[Object modeling scripts]
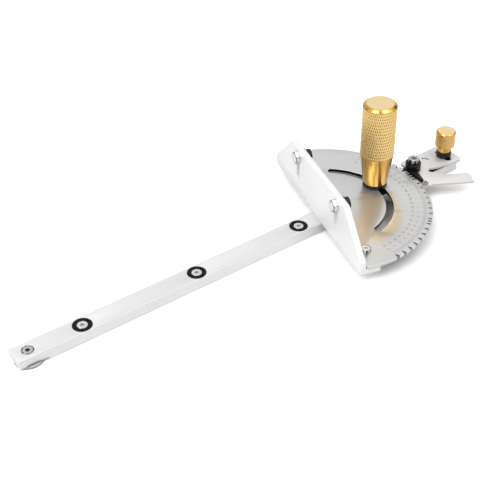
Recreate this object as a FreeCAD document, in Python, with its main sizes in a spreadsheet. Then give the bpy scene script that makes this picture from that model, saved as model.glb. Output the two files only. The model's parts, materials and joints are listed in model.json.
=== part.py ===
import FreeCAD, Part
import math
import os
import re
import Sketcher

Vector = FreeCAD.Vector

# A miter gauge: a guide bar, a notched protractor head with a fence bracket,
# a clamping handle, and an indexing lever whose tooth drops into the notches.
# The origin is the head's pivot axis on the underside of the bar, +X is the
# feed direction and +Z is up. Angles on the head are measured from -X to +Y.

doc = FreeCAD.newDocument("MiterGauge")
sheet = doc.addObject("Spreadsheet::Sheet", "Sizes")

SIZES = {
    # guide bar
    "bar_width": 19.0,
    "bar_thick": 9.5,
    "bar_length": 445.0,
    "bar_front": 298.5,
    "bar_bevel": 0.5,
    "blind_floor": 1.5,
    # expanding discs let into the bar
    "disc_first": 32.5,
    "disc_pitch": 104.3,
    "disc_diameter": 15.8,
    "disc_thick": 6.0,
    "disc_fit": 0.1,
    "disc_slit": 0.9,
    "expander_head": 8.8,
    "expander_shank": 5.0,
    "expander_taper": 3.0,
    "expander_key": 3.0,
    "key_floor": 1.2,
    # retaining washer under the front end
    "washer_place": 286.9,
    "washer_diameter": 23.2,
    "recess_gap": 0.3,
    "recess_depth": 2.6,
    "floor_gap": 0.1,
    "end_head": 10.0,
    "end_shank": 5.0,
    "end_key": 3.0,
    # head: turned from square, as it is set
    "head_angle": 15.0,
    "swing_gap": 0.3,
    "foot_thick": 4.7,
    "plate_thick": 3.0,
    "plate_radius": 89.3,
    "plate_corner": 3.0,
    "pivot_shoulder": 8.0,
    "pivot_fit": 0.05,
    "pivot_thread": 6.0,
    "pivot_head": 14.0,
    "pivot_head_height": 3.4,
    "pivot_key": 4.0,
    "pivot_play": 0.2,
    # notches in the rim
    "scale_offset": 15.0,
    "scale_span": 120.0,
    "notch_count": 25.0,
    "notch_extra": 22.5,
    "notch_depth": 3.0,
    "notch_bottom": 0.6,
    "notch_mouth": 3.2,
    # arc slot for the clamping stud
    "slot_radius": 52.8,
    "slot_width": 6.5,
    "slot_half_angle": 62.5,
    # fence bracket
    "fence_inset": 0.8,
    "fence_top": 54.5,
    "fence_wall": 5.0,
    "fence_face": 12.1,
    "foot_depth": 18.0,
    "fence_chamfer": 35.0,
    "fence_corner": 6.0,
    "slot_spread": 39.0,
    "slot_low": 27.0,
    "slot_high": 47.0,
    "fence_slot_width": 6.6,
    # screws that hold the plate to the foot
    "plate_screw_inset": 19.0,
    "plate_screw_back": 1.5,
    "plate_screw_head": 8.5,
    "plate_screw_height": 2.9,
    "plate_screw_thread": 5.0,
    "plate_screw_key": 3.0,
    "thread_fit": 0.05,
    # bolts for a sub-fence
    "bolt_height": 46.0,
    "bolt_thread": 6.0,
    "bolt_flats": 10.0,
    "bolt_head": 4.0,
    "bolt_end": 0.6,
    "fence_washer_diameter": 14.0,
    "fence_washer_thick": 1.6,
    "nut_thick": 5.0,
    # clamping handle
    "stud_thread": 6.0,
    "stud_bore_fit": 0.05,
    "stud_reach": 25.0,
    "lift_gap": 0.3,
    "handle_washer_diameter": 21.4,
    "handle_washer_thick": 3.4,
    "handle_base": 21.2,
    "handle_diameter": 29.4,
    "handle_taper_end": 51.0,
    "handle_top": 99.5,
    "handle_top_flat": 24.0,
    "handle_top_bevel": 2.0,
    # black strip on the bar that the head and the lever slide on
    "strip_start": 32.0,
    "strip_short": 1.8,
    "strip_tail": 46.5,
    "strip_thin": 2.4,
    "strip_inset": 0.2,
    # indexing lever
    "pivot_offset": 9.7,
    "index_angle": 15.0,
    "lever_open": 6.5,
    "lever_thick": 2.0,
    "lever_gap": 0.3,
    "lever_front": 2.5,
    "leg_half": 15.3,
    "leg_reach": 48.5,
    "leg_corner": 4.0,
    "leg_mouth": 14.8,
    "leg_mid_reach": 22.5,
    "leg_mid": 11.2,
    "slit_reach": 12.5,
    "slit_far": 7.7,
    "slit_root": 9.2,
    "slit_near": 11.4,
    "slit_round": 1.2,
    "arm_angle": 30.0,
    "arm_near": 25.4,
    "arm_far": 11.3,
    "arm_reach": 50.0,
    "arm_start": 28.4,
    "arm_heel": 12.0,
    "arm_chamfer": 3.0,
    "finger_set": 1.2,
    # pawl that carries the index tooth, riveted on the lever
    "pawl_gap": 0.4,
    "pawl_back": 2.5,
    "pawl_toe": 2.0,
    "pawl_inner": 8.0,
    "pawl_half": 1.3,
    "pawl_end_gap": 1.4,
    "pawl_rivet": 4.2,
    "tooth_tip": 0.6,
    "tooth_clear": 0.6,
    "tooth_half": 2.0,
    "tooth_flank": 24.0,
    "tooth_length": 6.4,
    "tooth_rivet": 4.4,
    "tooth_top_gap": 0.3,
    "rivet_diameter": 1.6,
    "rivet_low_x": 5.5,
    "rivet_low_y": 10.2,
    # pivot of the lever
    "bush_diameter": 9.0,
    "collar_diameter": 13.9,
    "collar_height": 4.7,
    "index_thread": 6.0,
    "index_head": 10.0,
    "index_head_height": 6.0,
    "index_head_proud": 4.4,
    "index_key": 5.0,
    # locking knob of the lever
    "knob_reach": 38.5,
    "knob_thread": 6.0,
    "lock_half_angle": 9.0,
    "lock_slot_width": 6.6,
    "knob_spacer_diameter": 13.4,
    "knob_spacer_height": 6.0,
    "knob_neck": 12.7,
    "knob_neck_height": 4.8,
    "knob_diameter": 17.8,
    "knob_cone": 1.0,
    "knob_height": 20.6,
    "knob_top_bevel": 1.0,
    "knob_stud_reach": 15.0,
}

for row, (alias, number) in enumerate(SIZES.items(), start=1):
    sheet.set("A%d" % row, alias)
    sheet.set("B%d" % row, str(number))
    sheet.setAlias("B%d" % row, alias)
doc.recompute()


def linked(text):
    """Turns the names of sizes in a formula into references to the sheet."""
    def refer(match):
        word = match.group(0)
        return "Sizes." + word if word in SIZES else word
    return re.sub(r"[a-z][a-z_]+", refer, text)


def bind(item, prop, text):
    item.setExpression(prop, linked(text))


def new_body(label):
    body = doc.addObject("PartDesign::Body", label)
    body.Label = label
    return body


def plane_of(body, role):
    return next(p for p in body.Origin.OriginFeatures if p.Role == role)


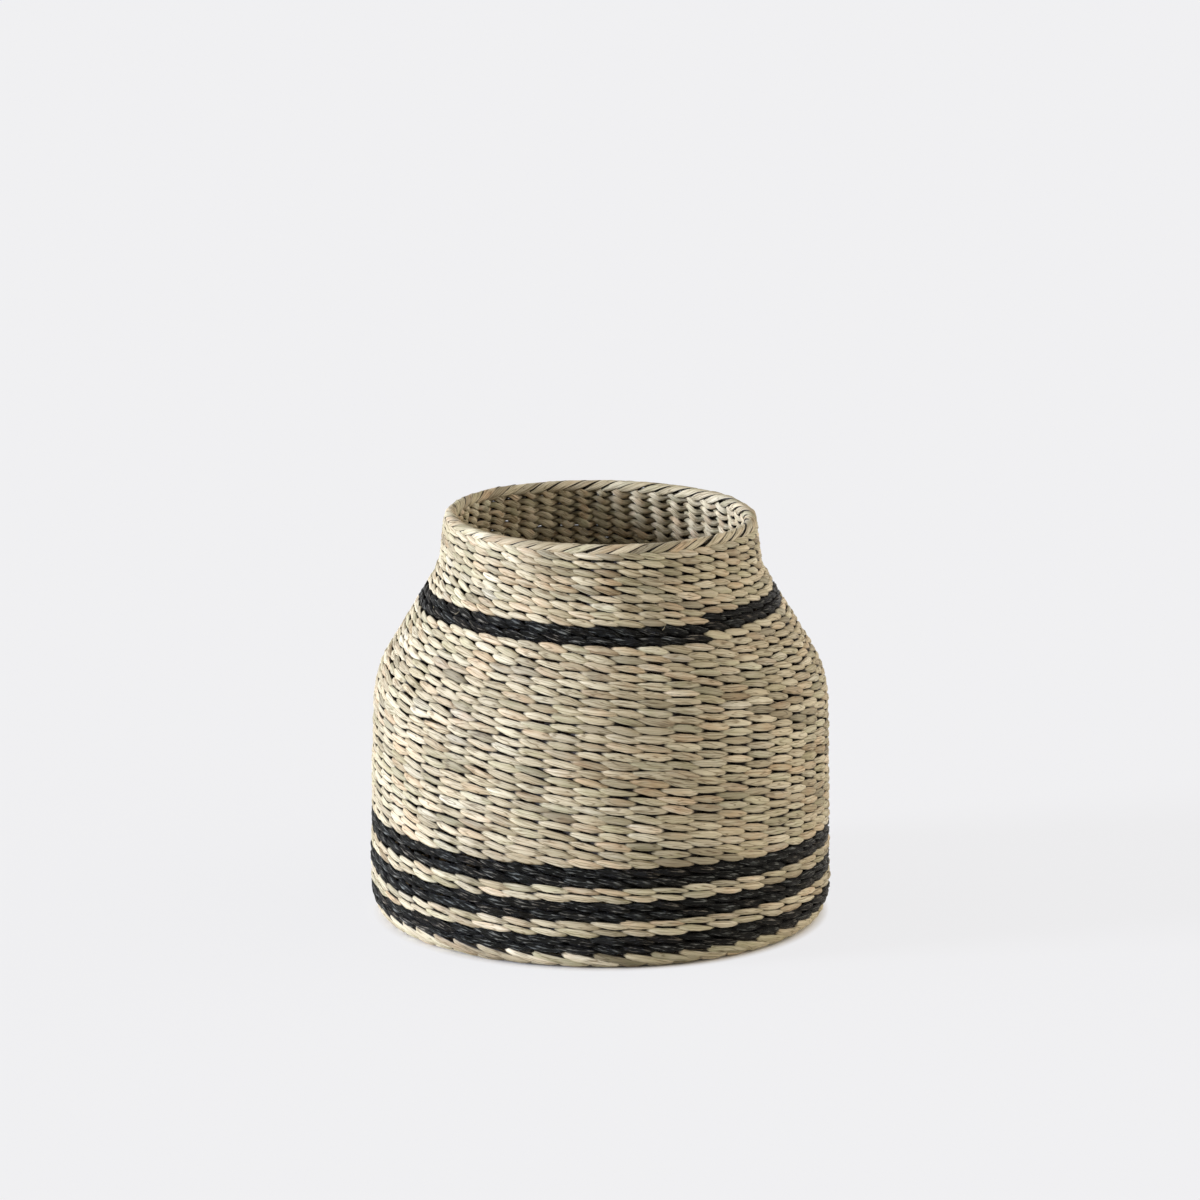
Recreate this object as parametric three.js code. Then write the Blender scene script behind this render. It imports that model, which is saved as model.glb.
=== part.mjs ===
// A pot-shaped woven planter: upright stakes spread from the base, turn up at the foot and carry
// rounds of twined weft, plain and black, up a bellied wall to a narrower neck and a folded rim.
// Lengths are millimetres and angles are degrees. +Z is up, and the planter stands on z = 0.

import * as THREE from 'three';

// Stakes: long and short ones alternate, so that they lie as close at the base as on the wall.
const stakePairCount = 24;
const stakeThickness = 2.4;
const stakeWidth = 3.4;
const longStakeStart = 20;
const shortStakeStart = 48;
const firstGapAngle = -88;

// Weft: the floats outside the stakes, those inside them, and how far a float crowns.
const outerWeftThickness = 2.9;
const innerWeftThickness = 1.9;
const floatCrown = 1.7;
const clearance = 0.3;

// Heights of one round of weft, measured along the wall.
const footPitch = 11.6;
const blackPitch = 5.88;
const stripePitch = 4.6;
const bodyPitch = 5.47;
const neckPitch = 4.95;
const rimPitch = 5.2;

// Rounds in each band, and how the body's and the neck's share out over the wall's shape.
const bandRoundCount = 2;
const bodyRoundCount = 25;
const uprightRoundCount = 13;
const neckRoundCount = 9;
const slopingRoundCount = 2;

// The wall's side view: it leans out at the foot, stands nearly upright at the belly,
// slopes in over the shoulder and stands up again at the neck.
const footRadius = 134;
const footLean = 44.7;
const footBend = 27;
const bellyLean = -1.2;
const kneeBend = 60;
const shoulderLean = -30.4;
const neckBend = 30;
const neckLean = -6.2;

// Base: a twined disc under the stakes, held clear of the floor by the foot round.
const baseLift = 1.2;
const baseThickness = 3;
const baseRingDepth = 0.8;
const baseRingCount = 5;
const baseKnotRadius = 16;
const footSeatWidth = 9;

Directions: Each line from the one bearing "Recreate this object as parametric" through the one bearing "stands on z = 0." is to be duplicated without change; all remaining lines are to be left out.

Written solution:
Recreate this object as parametric three.js code. Then write the Blender scene script behind this render. It imports that model, which is saved as model.glb.
=== part.mjs ===
// A pot-shaped woven planter: upright stakes spread from the base, turn up at the foot and carry
// rounds of twined weft, plain and black, up a bellied wall to a narrower neck and a folded rim.
// Lengths are millimetres and angles are degrees. +Z is up, and the planter stands on z = 0.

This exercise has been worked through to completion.